A few details make an availability integration behave the way you expect.

  • Participants must be valid grants. The endpoint reads each participant's calendar, so every email has to map to a connected Nylas account.
  • Keep the participant list small. You can pass up to 50 emails, but a large list slows responses and can hit provider rate limits.
  • Set open hours, not just a window. A free calendar at 3am is still free; default_open_hours keeps slots inside working time and time zones.
  • Use a buffer for heavy calendars. It stops the API from offering slots that start the second another meeting ends.
  • Pick the method deliberately. collective for meetings everyone attends, max-fairness or max-availability for round-robin to one person.

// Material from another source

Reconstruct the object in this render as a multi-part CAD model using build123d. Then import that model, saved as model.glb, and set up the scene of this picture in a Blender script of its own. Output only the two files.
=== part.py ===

  • Book by creating an event. A returned slot isn't a hold; create an event at its start_time/end_time to actually reserve the time and send invites.

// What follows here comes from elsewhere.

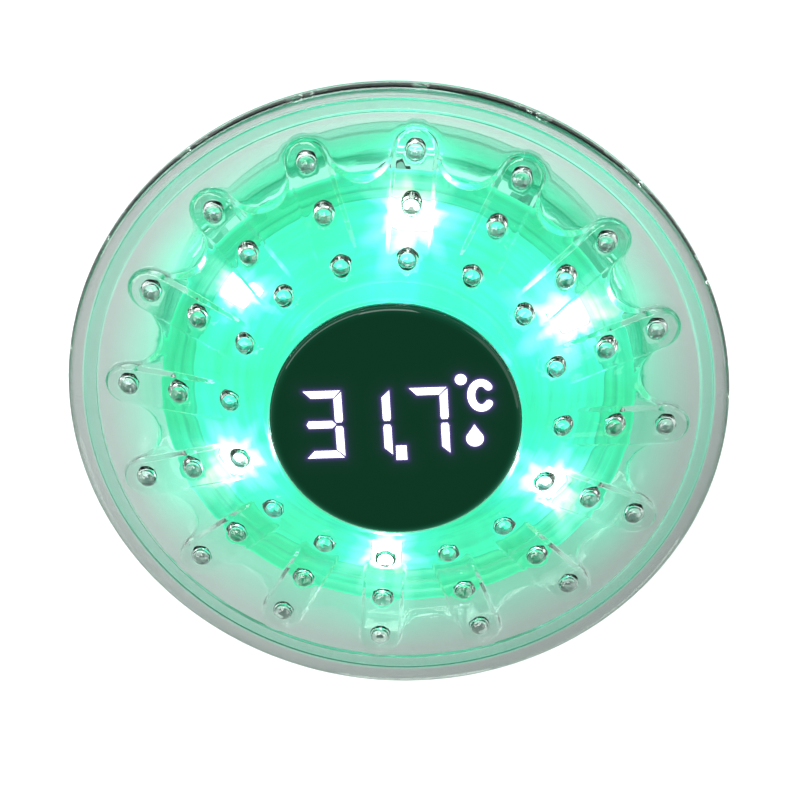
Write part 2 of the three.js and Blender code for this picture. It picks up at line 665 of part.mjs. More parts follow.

  • Align --timezones with --participants. The lists are positional, so a mismatch produces slots outside someone's working day.

Wrapping up

The Availability API turns "find a time that works" into a single request: list the participants, set a duration and a window, layer on working hours and buffers, and get back the slots that fit. Free/Busy stays the lower-level tool for reading raw busy blocks, and the nylas calendar find-time and availability check commands cover both from the terminal. The fields that earn their place are open hours, buffers, and the availability method, since those are what separate a technically-free slot from one a person would actually accept.